Verklaart zoals hiervoor overwogen bewezen dat de verdachte het ten laste gelegde heeft begaan.
Verklaart niet bewezen hetgeen de verdachte meer of anders is ten laste gelegd dan hierboven is bewezen verklaard en spreekt de verdachte daarvan vrij.
Verklaart het bewezen verklaarde strafbaar, kwalificeert dit als hiervoor vermeld en verklaart de verdachte strafbaar.
Veroordeelt de verdachte tot een
gevangenisstrafvoor de duur van
1 (één) week.
Beveelt dat de tijd die door de verdachte vóór de tenuitvoerlegging van deze uitspraak in enige in
artikel 27, eerste lid, of artikel 27a van het Wetboek van Strafrecht bedoelde vorm van voorarrest is doorgebracht, bij de uitvoering van de opgelegde gevangenisstraf in mindering zal worden gebracht,
voor zover die tijd niet reeds op een andere straf in mindering is gebracht.

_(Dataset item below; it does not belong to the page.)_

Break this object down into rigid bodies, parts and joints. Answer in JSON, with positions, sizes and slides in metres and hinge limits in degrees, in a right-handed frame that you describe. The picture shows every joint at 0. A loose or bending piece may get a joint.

Dit arrest is gewezen door de meervoudige strafkamer van het gerechtshof Amsterdam, waarin zitting hadden mr. G.M. Boekhoudt, mr. P.F.E. Geerlings en mr. A.P.M. van Rijn, in tegenwoordigheid van
A. Stronkhorst, griffier, en is uitgesproken op de openbare terechtzitting van dit gerechtshof van
1 november 2016.
Mr. A.P.M. van Rijn is buiten staat dit arrest mede te ondertekenen.